= Condition monitoring of transformers =

Condition monitoring of transformers in electrical engineering is the process of acquiring and processing data related to various parameters of transformers to determine their state of quality and predict their failure. This is done by observing the deviation of the transformer parameters from their expected values. Transformers are the most critical assets of electrical transmission and distribution systems, and their failures could cause power outages, personal and environmental hazards, and expensive rerouting or purchase of power from other suppliers. Identifying a transformer which is near failure can allow it to be replaced under controlled conditions at a non-critical time and avoid a system failure.

Transformer failures can occur due to various causes. Transformer in-service interruptions and failures usually result from dielectric breakdown, winding distortion caused by short circuits, hots spots caused by localized deviations in winding and electromagnetic fields, deterioration of insulation, effects of lightning and other electrical disturbances, inadequate maintenance, loose connections, overloading, or failure of accessory components (e.g.: OLTCs, bushings, etc). Accounting for these causes through monitoring can allow for the determination of the overall condition of the transformer.

==Aspects==
The important aspects of condition monitoring of transformers are:

Thermal modelling – The useful life of a transformer is partially determined by the ability of the transformer to dissipate its internally generated heat to its surroundings. The comparison of actual and predicted operating temperatures can provide a sensitive diagnosis of the transformer condition and might indicate abnormal operation. Consequences of temperature rise include gradual deterioration of insulation, damage which is very costly. To predict this, thermal modelling is used to determine the top transformer oil temperature and hot spot temperature (the maximum temperature occurring in the winding insulation system) rise.

Dissolved gas analysis – The degradation of transformer oil and solid insulating materials produces gases, which are generated at a more rapid rate when an electrical fault occurs. By evaluating the concentration and proportion of hydrocarbon gasses, hydrogen, and carbon oxides present in the transformer, it is possible to predict early stage faults in three categories: corona or partial discharge, thermal heating, and arcing.

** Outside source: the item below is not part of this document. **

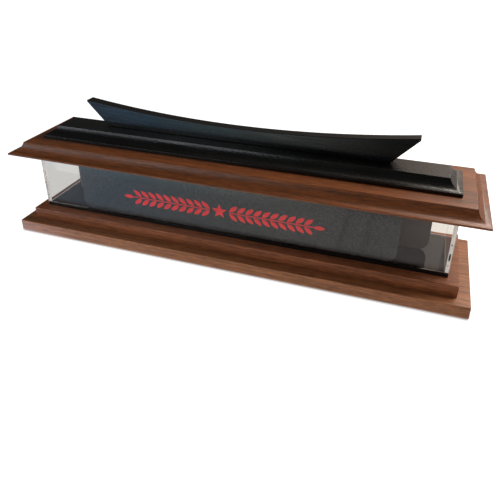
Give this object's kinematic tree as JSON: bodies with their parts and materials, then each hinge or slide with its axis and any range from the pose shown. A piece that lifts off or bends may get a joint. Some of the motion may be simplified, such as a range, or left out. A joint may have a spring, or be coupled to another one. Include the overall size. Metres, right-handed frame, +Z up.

Frequency response analysis – When a transformer is subjected to high currents through fault currents (abnormal currents), the mechanical structure and windings are subjected to severe mechanical stresses causing winding movement and deformations. It may also result in insulation damage and turn-to-turn faults. Frequency response analysis (FRA) is a non-intrusive and sensitive technique for detecting winding movement faults and assessing the deformation caused by loss of clamping pressure or by short-circuit forces. FRA technique involves measuring the impedance of the windings of the transformer with a low-voltage sine input varying in a wide frequency range.

Partial discharge (PD) analysis – Partial discharge occurs when a local electric field exceeds a threshold value, partially breaking the surrounding medium. Its cumulative effect leads to the degradation of insulation. PDs are initiated by defects during manufacture or higher stress dictated by design considerations. Measurements can be collected to detect these PDs and monitor the soundness of insulation. PDs manifest as sharp current pulses at transformer terminals, whose nature depends on the types of insulation, defects, measuring circuits, and detectors used.